Here is a typical conversation I have with a portfolio founder just about every week:
Founder: I’m having a tough time closing our round.
Me: How much are you raising, and where are you now?
Founder: I’m raising $1m, and we’ve got about $200k committed from angels.
Me: Got it. How many meetings have you done so far?
Founder: A LOT!
Me: How many is a lot?
Founder: Oh, maybe about 15-20?
Me: Oh…that’s not a lot. Let’s talk again after you’ve done 200 meetings.
A major problem with fundraising is that it takes up A LOT of time, but if you’re going to fundraise, you have to be dedicated to the process. Too many entrepreneurs half-heartedly fundraise while running their business, and that doesn’t usually work out very well. So how do you know how long you should attempt to raise money before throwing in the towel?
I made up a rule of thumb: 5-100-500. Over 5 weeks, meet with 100 investors to close $500k in your seed round. If you want to close $1m, double all of these numbers.
Why does this rule work?
Disclaimer: I can’t guarantee you’ll be able to close any money, even if you meet with a million investors. On the flip-side, you may be able to close your whole round within 5-10 meetings. This is just a rule of thumb.
Here is why I have this rule of thumb:
1) You need to do enough meetings in order to figure out your pitch and find the right investors.
I’ve talked before about why fundraising takes so long.
For your first 20 meetings or so, you may still be figuring out your pitch. You’ll need to figure out what messaging resonates with investors and what people’s general concerns are. You may feel discouraged after the first 20 meetings, but you should push through and have even more meetings because by then you’ve learned how to pitch your company effectively.
In addition, not every investor you pitch will be in your audience. For example, with my company LaunchBit, an adtech company, we pitched a whole series of VCs who had done adtech deals. It seemed like those people would be a good fit, right? Wrong. What I didn’t realize was that those investors felt over-indexed on ad deals and had been burned by companies that were adtech companies before, and they wanted to get out of investing in ad businesses altogether. Likewise, often investors will do a one-off deal in a space in which they don’t usually invest because they knew some founder really well who offered them a piece of their round. You won’t figure any of this out unless you do a lot of meetings — and you’ll need to do a TON of meetings to then get a decent group of people who are truly interested in your space, thesis, and vision.

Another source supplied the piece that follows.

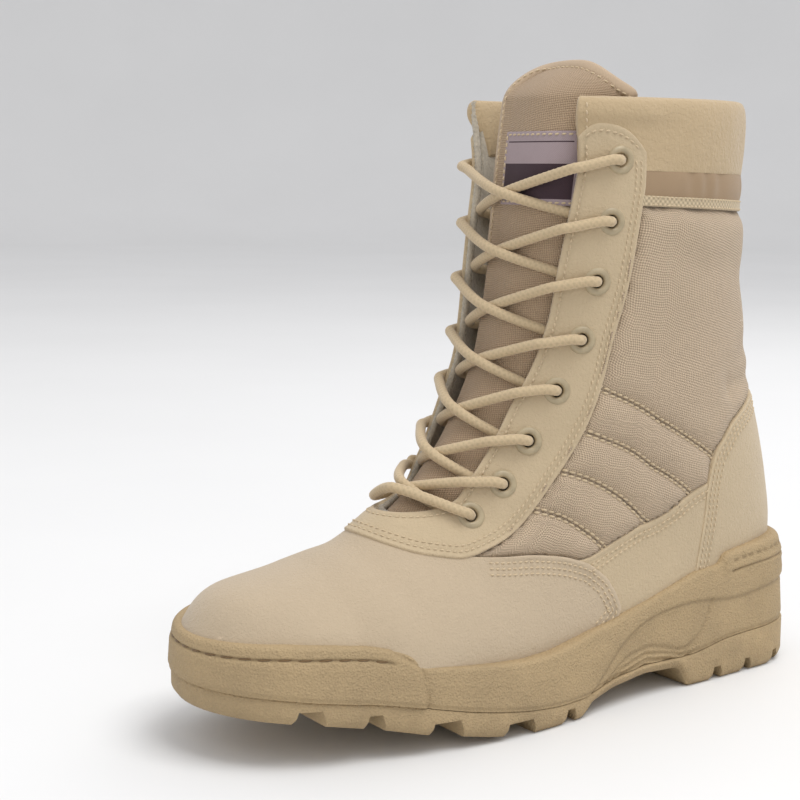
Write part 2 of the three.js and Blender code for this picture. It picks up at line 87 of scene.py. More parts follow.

So, write to a lot of investors. Get a lot of intros!
2) You need to create urgency by having lots of meetings packed together.
If you are not meeting with enough investors, then you won’t be able to create urgency.
Investors have no reason to come into your round now – even if they really want to – unless there is a chance they cannot invest later at the same price.
Seriously. Think about that. As an investor, it’s in my best interest to wait and get more information if I know I can get in at the same price in 6 months. Right?
As an entrepreneur, you need to create urgency amongst all relevant, potential investors to whom you’re talking. A good way to do this is to pack a lot of meetings together.
Let’s say you do 4 meetings a day for 5 days straight. That means in one week, you can do about 20 meetings. If you did this for 5 weeks, you would easily hit 100 meetings, which is about how long it takes to raise $500k in a pretty fast, efficiently-run fundraising scenario. (Of course, there are always the exceptional baller people who are either in a hot space or have a famous name who can do this in a week, but for the most part, a very fast fundraising situation is about a 1-2 months.)
Packing your meetings together also ensures that all investors are “progressing” at the same time. Ideally you want investors to all be in the same place with their process so that if one commits, the others are able to commit to. So, let’s say you start your fundraising process with VC firm A today and start your process with VC firm B in 4 weeks, and let’s say A commits. B is too early in the process with you to make a decision, and so now B has to decide whether or not to speed up or just decline altogether. But, you need both A and B to be seriously interested in order to negotiate your round. The ideal situation is to start your process with firms A and B around the same time.
What happens if I get to 100 meetings and have not closed my first $500k?
If you cannot close $500k after doing about 100 meetings over the course of about 5 weeks, then it’s probably not worth spending anymore time on this fundraising process.
One of the reasons for having this rule of thumb is to know when to stop fundraising. Sometimes you just need to throw in the towel on fundraising, make more progress, and then go back out and hit the pavement again later. And that’s ok. There’s nothing wrong with that.
The good news is that if you follow this 5-100-500 rule of thumb, then you’ll know the upper bound of time you’ll spend on this process AND you’ll also know that you put in solid effort in trying to make it work.